Un homme transformée en torche humaine

Dans le quartier de Ma On Shan, à une vingtaine de kilomètres au nord du quartier financier de Central, un homme a été aspergé d’un liquide inflammable et transformé en torche humaine après s’être querellé avec des manifestants prodémocratie. L’agression, d’une violence inouïe, a été filmée et diffusée sur les réseaux sociaux. Sur une vidéo, un homme en noir arrose la victime avec un liquide avant d’y mettre le feu, semant la panique alentours. « L’homme a été hospitalisé dans un état critique », a annoncé la police.

Dimanche, les principaux heurts avaient eu lieu dans le quartier de Mongkok et dans plusieurs centres commerciaux (dont Festival Walk, à Kowloon Tong) et ont fait une quinzaine de blessés et quatre-vingt-huit arrestations.

La dispersion des zones d’affrontement situées à des dizaines de kilomètres les unes des autres montre que même si le nombre de manifestants « durs », surnommés les « braves » au sein du mouvement, est minoritaire, il reste important. L’attitude répressive du gouvernement, dictée par les dernières consignes de Pékin, est encore loin d’avoir l’effet espéré de ramener l’ordre et le calme dans les esprits et dans les rues de Hongkong.
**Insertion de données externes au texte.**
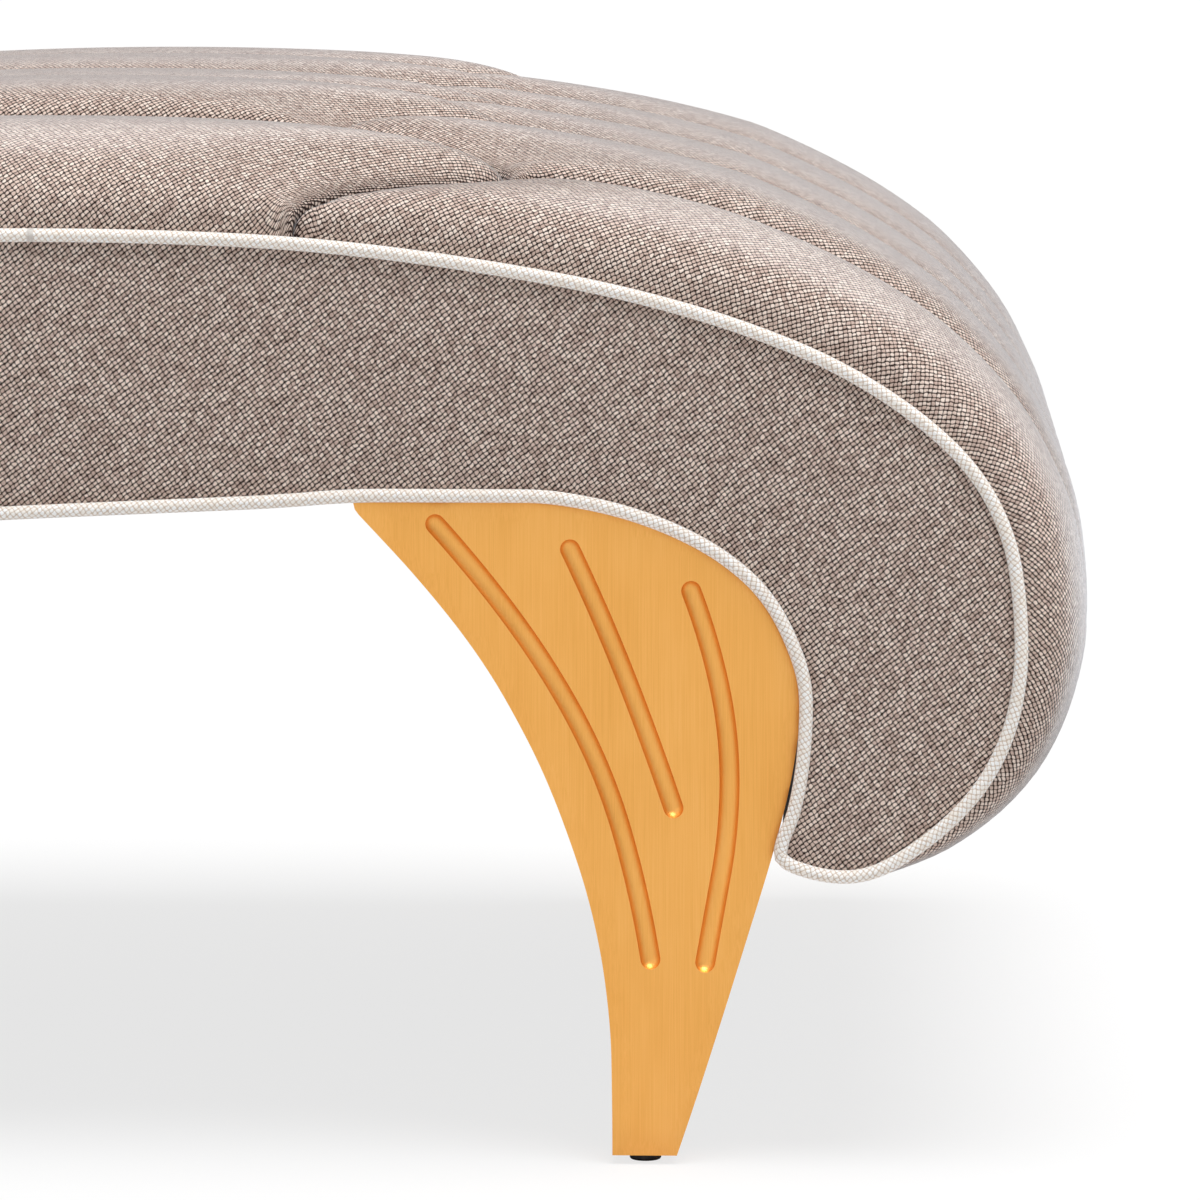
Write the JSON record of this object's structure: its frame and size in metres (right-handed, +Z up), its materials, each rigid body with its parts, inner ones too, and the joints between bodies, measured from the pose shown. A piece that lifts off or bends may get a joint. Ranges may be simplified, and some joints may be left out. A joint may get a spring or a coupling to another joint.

Dans ce contexte, il est de plus en plus probable que les élections de district, prévues le 24 novembre, soient annulées. Elles peuvent techniquement être repoussées de deux semaines, mais certains membres du camp prodémocratie, comme le député Eddie Chu Hoi-dick, arrêté samedi matin près de chez lui, redoutent que le gouvernement, sous la pression de Pékin, opte pour une annulation complète de ce scrutin qui aurait valeur de référendum. Un autre député, Lam Cheuk-ting (Parti démocratique), sous mandat d’arrêt depuis samedi, s’est réfugié dans son bureau au Parlement où la police n’a théoriquement pas le droit de venir le chercher.